Why not? Should a developer not keep track of the number of times a key (valid or not) is active? Why? It's his software. It's his business. I can't think of an argument why it wouldn't be his job to keep that data.
Registration of a toaster is sending in a card. Registration of a phone is sometimes done by clicking the eula, sometimes by sending a post card.
Registration of software downloaded over the internet is almost always done by...telling the company you have their product over the internet. Windows still lets you print out something I believe.
I think you missed the definition of registration if you're surprised by the fact information is sent when you register.

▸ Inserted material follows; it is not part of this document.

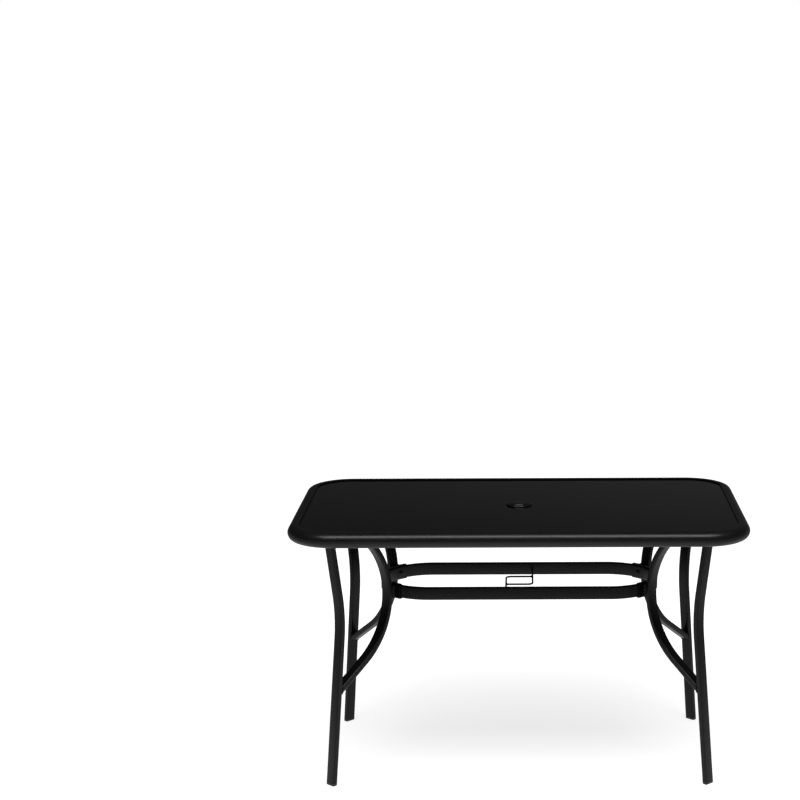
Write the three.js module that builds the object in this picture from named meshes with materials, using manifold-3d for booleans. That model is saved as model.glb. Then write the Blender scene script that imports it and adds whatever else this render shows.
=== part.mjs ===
// Garden table with a tempered glass top, made for a parasol.
// A roll-formed steel rim carries the glass in a rubber seal. Four welded corner
// frames, each a bent leg, a C-shaped brace and a short head bar, are bolted to
// the rim through curved gussets. A flat tube hoop ties the four braces together,
// and two bent wires across it steady the parasol pole. A plastic ring lines the
// hole in the glass, with a lift-out cap.
// Millimetres, +Z up, X along the table, origin on the ground under the centre.
import * as THREE from "three";
import { mergeVertices } from "three/addons/utils/BufferGeometryUtils.js";
import Module from "manifold-3d";

const wasm = await Module();
wasm.setup();

// Whole table
const tableLength = 1200;
const tableWidth = 700;
const tableHeight = 700;
const cornerRadius = 125;
const seatGap = 0.3; // left between pieces that touch
const boreGap = 0.35; // round a bolt in its hole
const cutOverrun = 6; // how far a cutter runs past what it cuts
const weldDistance = 0.001; // vertices closer than this are one

// Roll-formed rim, one strip of sheet bent to a bull nose with a glass shelf
const rimHeight = 40;
const rimWidth = 30;
const rimSheet = 1.5;
const rimUnderFlat = 2.25; // level stretch under the nose, in to the inner wall
const rimShelfReach = 6; // how far the shelf runs in past the visible edge

// Glass and its seal
const glassThickness = 5;
const glassTuck = 8.5; // glass edge hidden under the rim's flange
const sealLip = 1.2;
const sealLap = 6.5; // how far the seal's lips lap over the glass

// Ring in the hole, with its snap legs, and the cap
const ringBore = 50;
const ringSkirtWall = 3.7;
const ringFlangeWidth = 8.4; // from the cap's seat to the ring's outer edge
const ringHeight = 4.8; // flange above the glass
const ringFlangeEdge = 2.1; // straight part of the flange's outer edge
const ringRound = 2.7; // where the flange's top runs down to that edge
const ringLipRound = 1.1; // where it runs down to the cap's seat
const ringSkirtDepth = 13; // below the top of the glass
const capSeatDepth = 4.3; // from the flange's top down to the cap's ledge
const snapLegs = 4;
const snapLegWidth = 11;
const snapSlot = 2.2;
const snapReach = 1.9; // barb beyond the skirt
const snapLength = 4.2;
const snapEdge = 1.4; // upright part of the barb's edge
const capLap = 1; // cap's edge beyond the bore
const capThickness = 5.5;
const capRimRadius = 1.6;
const capEdgeBreak = 0.5;
const capCrown = 0.4; // rise of the cap's middle
const capSpigotDepth = 6.5;
const capSpigotWall = 1.8;
const capSpigotGap = 0.5;

// Corner frame, drawn in its own upright plane: reach is measured outwards along
// the diagonal from the centre of the hoop's round end, height from the ground
const frameInset = 10; // that centre, in from where the corners' diagonals meet
const tubeWidth = 30;
const tubeDepth = 15;
const tubeCorner = 4;
const tubeWall = 1.2;
const footOut = 37.2; // reach of the foot beyond the middle of the rim's corner
const kneeIn = 4.9; // reach of the knee short of it
const kneeDrop = 221.1; // from the top of the leg down to the knee
const kneeRadius = 480;
const legLeanShare = 0.16; // reach gained per height above the knee
const braceInnerShare = 0.473; // reach of the brace's inner face, of the knee's
const braceRadius = 207.4;
const braceTopAngle = THREE.MathUtils.degToRad(23.8); // slope where it meets the head bar
const braceTailShare = 0.7; // height lost per reach along the straight lower end
const headBarHeight = 15;
const headBarLap = 10; // head bar beyond the brace's inner edge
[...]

That's like being surprised information is sent when you email something.
1. User tries to enter a bad SN or whatever;
2. You challenge him to let's say file X valid bug reports;
3. User gets 50% off or something like that.
It could work!
Look at the failure that is the legal system and how badly it addresses the problem of crime. Even under the threat of the harshest penalties, crime still happens. Even after locking someone up in a cage, they are still likely to re-offend.
Think about it - people cooperate with people they like. Trying to take someone's money, physical freedom or whatever else makes you their enemy. People are very unlikely to cooperate with their enemies. The trick is to not trigger that "you're an enemy" response. The result is an open line of communication and a real chance that the behavior will change.
In other words, we're not Pavlov's Dogs and a little common sense goes a long way.
Given how many people are enamored by computing devices which only have one button, it's clear that the vast majority will pay full price instead of going to the trouble of downloading the pirated software, installing it, doing whatever needs to be done for the coupon code to come up and then paying. It's much simpler to buy the damn thing and be done with it. If someone is going through all that trouble, they probably can't afford the retail price.
My guess is that the time this guy spent on this info box and coupon code far exceed the money from one license.